From: Peter Williams <pwil3058@bigpond.net.au>
To: Andrew Morton <akpm@osdl.org>
Cc: suresh.b.siddha@intel.com, kernel@kolivas.org, npiggin@suse.de,
mingo@elte.hu, rostedt@goodmis.org, linux-kernel@vger.kernel.org,
torvalds@osdl.org
Subject: Re: [rfc][patch] sched: remove smpnice
Date: Mon, 13 Feb 2006 12:06:49 +1100 [thread overview]
Message-ID: <43EFDBA9.4060107@bigpond.net.au> (raw)
In-Reply-To: <43EFC05F.6010204@bigpond.net.au>
[-- Attachment #1: Type: text/plain, Size: 3226 bytes --]
Peter Williams wrote:
> Peter Williams wrote:
>
>> Andrew Morton wrote:
>>
>>> Peter Williams <pwil3058@bigpond.net.au> wrote:
>>>
>>>> I don't think either of these issues warrant abandoning smpnice.
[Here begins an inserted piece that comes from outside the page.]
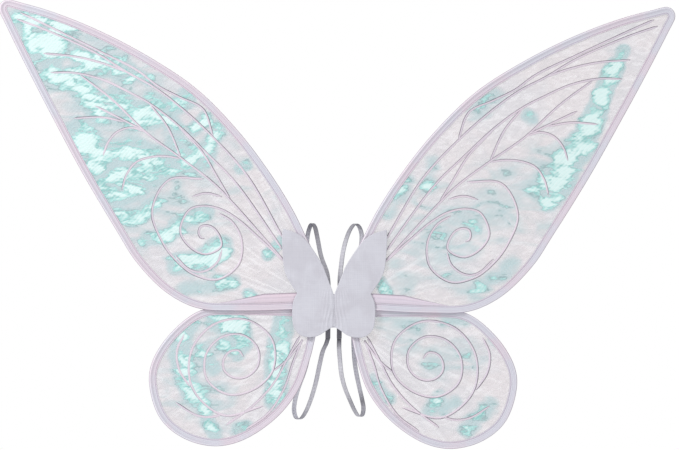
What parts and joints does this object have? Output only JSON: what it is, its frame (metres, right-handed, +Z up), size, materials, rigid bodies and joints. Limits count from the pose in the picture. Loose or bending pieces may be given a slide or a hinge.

>>>> The first is highly unlikely to occur on real systems and the second
>>>> is just an example of the patch doing its job (maybe too
>>>> officiously). I don't think users would notice either on real systems.
>>>>
>>>> Even if you pull it from 2.6.16 rather than upgrading it with my
>>>> patch can you please leave both in -mm?
>>>
>>>
>>>
>>>
>>> Yes, I have done that. I currently have:
>>>
>>> sched-restore-smpnice.patch
>>> sched-modified-nice-support-for-smp-load-balancing.patch
>>> sched-cleanup_task_activated.patch
>>> sched-alter_uninterruptible_sleep_interactivity.patch
>>> sched-make_task_noninteractive_use_sleep_type.patch
>>> sched-dont_decrease_idle_sleep_avg.patch
>>> sched-include_noninteractive_sleep_in_idle_detect.patch
>>> sched-new-sched-domain-for-representing-multi-core.patch
>>> sched-fix-group-power-for-allnodes_domains.patch
>>
>>
>>
>> OK. Having slept on these problems I am now of the opinion that the
>> problems are caused by the use of NICE_TO_BIAS_PRIO(0) to set
>> *imbalance inside the (*imbalance < SCHED_LOAD_SCALE) if statement in
>> find_busiest_group(). What is happening here is that even though the
>> imbalance is less than one (average) task sometimes the decision is
>> made to move a task anyway but with the current version this decision
>> can be subverted in two ways: 1) if the task to be moved has a nice
>> value less than zero the value of *imbalance that is set will be too
>> small for move_tasks() to move it; and 2) if there are a number of
>> tasks with nice values greater than zero on the "busiest" more than
>> one of them may be moved as the value of *imbalance that is set may be
>> big enough to include more than one of these tasks.
>>
>> The fix for this problem is to replace NICE_TO_BIAS_PRIO(0) with the
>> "average bias prio per runnable task" on "busiest". This will
>> (generally) result in a larger value for *imbalance in case 1. above
>> and a smaller one in case 2. and alleviate both problems. A patch to
>> apply this fix is attached.
>>
>> Signed-off-by: Peter Williams <pwil3058@bigpond.com.au>
>>
>> Could you please add this patch to -mm so that it can be tested?
>>
>> [old patch removed]
>
>
> Can we pull this one, please? I've mistakenly assumed that busiest was
> a run queue when it's actually a sched group. :-(
Here's a fixed version that takes into account the fact that busiest is
a group not a run queue. This patch also includes "improvements" to the
logic at the end of find_busiest_queue() to take account of the fact
that the loads are weighted. Hopefully, the comments in the code
explain these changes.
Signed-off-by: Peter Williams <pwil3058@bigpond.com.au>
Because this is a more substantial change it may be advisable to wait
for comments from Ingo and Nick before including this in -mm for testing.
Peter
--
Peter Williams pwil3058@bigpond.net.au
"Learning, n. The kind of ignorance distinguishing the studious."
-- Ambrose Bierce
[-- Attachment #2: fix-smpnice-light-load-problem-v2 --]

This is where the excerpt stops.